Cells are often compared to miniature cities, each with its own infrastructure. The nucleus functions like city hall, mitochondria act as power plants and the endoplasmic reticulum (ER) serves as the industrial hub where proteins are produced and folded. When that system falters, the results can threaten cell survival.
Susan Logue, associate professor in the department of human anatomy and cell science at the U of M and Canada research chair in cell stress and inflammation, studies what happens when the ER comes under strain. Her lab focuses on a cellular emergency system called the unfolded protein response (UPR).
“The job of the unfolded protein response is to try and help reduce the level of unfolded proteins and to allow the endoplasmic reticulum to go back to normal,” Logue said. In healthy cells, this response switches on briefly to support ER function. However, in diseased cells, particularly cancer cells, the same process can be hijacked to promote the survival and growth of the cancer cells.
One area where this is especially relevant is triple negative breast cancer, an aggressive form of the disease that lacks targeted therapies. “Unlike many forms of breast cancer, there are few targeted therapies for triple negative breast cancer,” Logue explained. “So, it’s very important that we come up with new ways to help treat this disease.”
Her lab is investigating whether elements of the UPR could provide such a pathway. By studying the ER’s stress response in cancer cells, researchers hope to identify vulnerabilities that could be targeted with new drugs.
Much of the team’s work focuses on “three central receptors or ‘controllers’ called IRE1, PERK and ATF6.” These proteins act as control points, managing how cells respond when protein folding goes awry. “There’s been a lot of time and money spent on trying to come up with drugs to switch off IRE1, PERK and ATF6,” Logue said. One drug that inhibits IRE1 has already shown promise in preclinical models, especially when combined with chemotherapy.

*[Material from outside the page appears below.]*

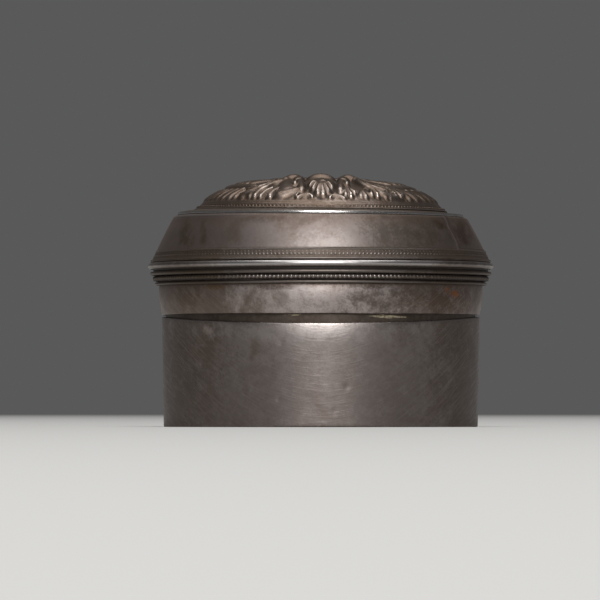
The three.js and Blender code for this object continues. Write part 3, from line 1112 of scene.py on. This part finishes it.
# On the right a long stem leaves the curl, with petals above it and small fans below.
finger([(7, 14.2), (7.9, 16.2), (9.4, 17.9), (12, 18.7), (14.6, 18.1), (16.6, 17.4)], 1, 0.45, 1.15)
finger([(8.9, 14.9), (11.2, 16), (13.8, 15.9), (16.6, 14.8)], 0.75, 0.5, 0.6, groove=0.14)
finger([(9.8, 14.2), (12.6, 14.2), (15.6, 12.8)], 0.8, 0.5, 0.42, groove=0.14)
small_fans = (
    (15.3, 19.6, 23, 2.5, 0.85), (22.9, 20.6, 23.2, 2.1, 0.62),
    (29.4, 20.2, 22.9, 2.8, 0.95), (37, 21, 23.2, 2.6, 0.8), (44.4, 20.4, 23.1, 2.6, 0.8),
)
for degrees, top, reach, spread, high in small_fans:
    for k in (-1, 0, 1):
        foot = (reach - 0.5 * abs(k) - 0.2 * k, degrees + spread * k)
        places = (top, degrees + 1.8), (top + 1.3, degrees + spread * 0.5 * k), foot
        spoke(places, 0.3, 0.55 - 0.08 * k, high * (1 - 0.18 * abs(k)))
right_lobes = (
    (50.5, 0.8, 0.5), (57, 1.15, 0.42), (65, 1.1, 0.38),
    (72.5, 1.1, 0.42), (80.5, 1.1, 0.36), (88.5, 1, 0.34),
)
for degrees, wide, high in right_lobes:
    spoke([(20.3, degrees - 7), (21.6, degrees - 2), (23.3, degrees)], 0.5, wide, high, 0.5, 0.1)

# On the left a broad smooth petal hangs from the curl, and a wavy stem runs behind it.
finger([(-6, 13.6), (-6.9, 16.4), (-7, 18.6), (-6.9, 20.5)], 1.1, 1.8, 0.92, 0.5)
finger([(-8.4, 21.4), (-6.8, 21.5), (-5.1, 21.2)], 1.05, 0.75, 0.98, 0.5)
finger([(-3.9, 20.9), (-4.5, 21.8), (-5, 22.7)], 0.2, 0.32, 0.5)
finger([(-7.8, 15.4), (-9.6, 15.9), (-11.6, 17.5), (-13.6, 17.8), (-16.2, 16.4)], 0.85, 0.45, 1)
finger([(-8.6, 13.4), (-10.6, 14.2), (-12.4, 15.2), (-14.6, 14.6)], 0.8, 0.5, 0.62, groove=0.14)
left_lobes = (
    (23, 0.62, 0.8), (26.4, 0.72, 0.85), (31.6, 0.55, 0.6), (35, 0.62, 0.75), (38.2, 0.5, 0.55),
    (43.2, 1, 0.5), (48.6, 0.6, 0.38), (53, 0.75, 0.38), (59.2, 0.8, 0.28), (65.5, 0.85, 0.3),
    (71.5, 0.7, 0.24), (77, 0.8, 0.26), (84, 0.85, 0.3), (90.5, 0.75, 0.26),
)
for degrees, wide, high in left_lobes:
    spoke([(20.2, 3 - degrees), (21.6, 1 - degrees), (23.1, -degrees)], 0.36, wide, high, groove=0.08)

# The flower in the middle, ringed with leaves.
for k in range(8):
    boss(polar(3.7, 45 * k + 22.5), 1.05, 1.05, 0.42)
for k in range(16):
    degrees = 22.5 * k
    spoke([(5.2, degrees), (7.4, degrees + 4), (9.4, degrees + 3)], 0.35, 1.15, 0.45)
boss((0, 0), 1.9, 1.9, 0.5)


def uneven(u, v, size, seed):
    """A smooth noise over the plate, mostly between -1 and 1."""
    random = np.random.default_rng(seed)
    total = np.zeros_like(u)
    for _ in range(14):
        way, start = random.uniform(0, tau, 2)
        along = u * cos(way) + v * sin(way)
        total += np.sin(along * tau / size * random.uniform(0.7, 1.4) + start)
    return total / 3


def blurred(field, times):
    """The field softened a little, as worn metal is."""
    for _ in range(times):
        wide = np.pad(field, 1, "edge")
        ring = wide[:-2, 1:-1] + wide[2:, 1:-1] + wide[1:-1, :-2] + wide[1:-1, 2:]
        field = (ring + 4 * field) / 8
    return field


overlap = 2 * round(relief_back / relief_pitch) + 1
for field in (raised, chased):
    field[:overlap] = np.maximum(field[:overlap], field[:overlap][::-1, ::-1])
relief = blurred(raised - chased * (raised < 0.05), 6)

# Fine veins run along the leaves, away from the knob, and fade in and out.
vein_count = 150
vein_swirl = 0.035
vein_height = 0.06
u, v = np.meshgrid(across, outward)
from_middle, from_front = np.hypot(u, v), np.abs(np.arctan2(u, v))
vein_phase = vein_count * (from_front - vein_swirl * from_middle) + 2.0 * uneven(u, v, 5.0, 3)
on_leaves = unit((relief - 0.08) / 0.15) * unit((from_front - 0.42) / 0.1)
on_leaves *= unit((from_middle - 9) / 3) * unit(0.55 + uneven(u, v, 3.2, 5))
relief = blurred(relief + vein_height * np.cos(vein_phase) * on_leaves, 4)
# Sunk is above 0 in the hollows, which take dark patina, and below 0 on the high spots, which are rubbed
# bright with a painted highlight.
sunk = (blurred(relief, 60) - relief) * 2.0 + (blurred(relief, 12) - relief) * 6
sunk = np.clip(sunk + 0.12, -1, 1)


def sample(field, x, y):
    """The field at places on the plate, whose back half is the front half turned round."""
    turn_round = np.where(y > 0, -1.0, 1.0)
    a = np.clip((x * turn_round + relief_reach) / relief_pitch, 0, len(across) - 1.001)
    b = np.clip((relief_back - y * turn_round) / relief_pitch, 0, len(outward) - 1.001)
    i, j = b.astype(int), a.astype(int)
    p, q = b - i, a - j
    near_row, far_row = (field[k, j] * (1 - q) + field[k, j + 1] * q for k in (i, i + 1))
    return near_row * (1 - p) + far_row * p


def dome_surface(r, angle, depth=0.0, soft=1.0):
    """Height of the plate and the dirt, patina and painted highlights on it, at a radius and an angle."""
    x, y = r * np.sin(angle), -r * np.cos(angle)
    wx = x + 0.12 * np.sin(y * 0.61 + 1.3) * np.sin(x * 0.37)
    wy = y + 0.12 * np.sin(x * 0.53 + 0.4)
    inside = unit((dome_radius - 0.72 - r) / 0.25)
    ridges = np.zeros_like(r)
    for inset in (0.62, 0.18):
        ridges = ridges + 0.11 * bell(r - dome_radius + inset, 0.1)
    share = r / dome_radius
    drop = dome_round * share**4 + (1 - dome_round) * share**16
    crown = dome_foot + dome_crown - (dome_crown - dome_rim) * drop
    height = crown + inside * sample(relief, wx, wy) * soft + ridges * soft - depth
    height = tipped(r, height, angle)
    dirt_and_light = inside * sample(sunk, wx, wy) + (1 - inside) * 0.35 * (ridges < 0.03)
    return height, dirt_and_light


def ring_of(radius, spacing, surface):
    count = max(6, round(tau * radius / spacing))
    angle = even_turn(count)
    z, dirt_and_light = surface(np.full(count, radius), angle)
    z, dirt_and_light = np.broadcast_to(z, count), np.broadcast_to(dirt_and_light, count)
    return np.stack([radius * np.sin(angle), -radius * np.cos(angle), z, dirt_and_light], -1)


outer_spacing = 0.148
inner_spacing = 0.5
pole = np.zeros(1)
top_pole = np.array([[0, 0, dome_surface(pole, pole)[0][0], 0]])
under_pole = np.array([[0, 0, dome_surface(pole, pole, dome_sheet, 0.8)[0][0], 0.5]])
outer_rings = [
    ring_of(r, outer_spacing, dome_surface)
    for r in np.linspace(0, dome_radius, round(dome_radius / outer_spacing * 1.02))[1:]
]
under_edge = dome_radius - dome_sheet
under_rings = [
    ring_of(r, inner_spacing, lambda r, a: (dome_surface(r, a, dome_sheet * 1.15, 0.8)[0], 0.5))
    for r in np.linspace(under_edge, 0, round(under_edge / inner_spacing))[:-1]
]
foot_rings = [
    ring_of(radius, spacing, lambda r, a: (tipped(r, dome_foot, a), 0.7))
    for radius, spacing in ((dome_radius, 0.3), (under_edge, 0.4))
]
dome_plate = zipped("dome_plate_silver", [top_pole, *outer_rings, *foot_rings, *under_rings, under_pole])
dome_plate.data.set_sharp_from_angle(angle=radians(70))
dress(dome_plate, chased_silver, "lid", "chased_silver", "dome_plate")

Her lab recently asked what happens when one of these pathways is shut down. Their findings, published in Cell Death and Disease, revealed that inhibiting IRE1 also reduced PERK expression. This suggested that the pathways communicate more closely than previously thought, and that blocking one could weaken another. The group is now expanding this work. Early experiments suggest ATF6 also interacts with IRE1, deepening the picture of how these signalling systems cooperate under stress. Logue’s team is developing breast cancer cell lines that can switch parts of the UPR on or off, allowing them to study how these changes affect cancer cell growth, cell mobility and drug resistance.
While her lab does not design therapies directly, the goal is to provide the knowledge that others can build on.
She emphasized the importance of research as a team effort. Advances in medicine are often the result of many labs contributing different pieces of the puzzle over years of work.
“Aside from scientific findings, I also want my lab to be a productive and supportive training ground offering students the opportunity to gain research skills that they can take forward in their own careers,” she said.
For students considering research, Logue’s advice is straightforward — “The only real way to know if research is something for you is to get into a lab and try it out.”
Logue also highlighted the intricacy of cell biology. “What I really loved about cell signalling was [that] it’s like a game of chess. You make one move, the cell makes another move,” she said. The challenge, she noted, is part of what makes the work rewarding.
By decoding how cells respond to stress, Logue and her team are helping lay the groundwork for treatments that could one day improve outcomes for breast cancer patients.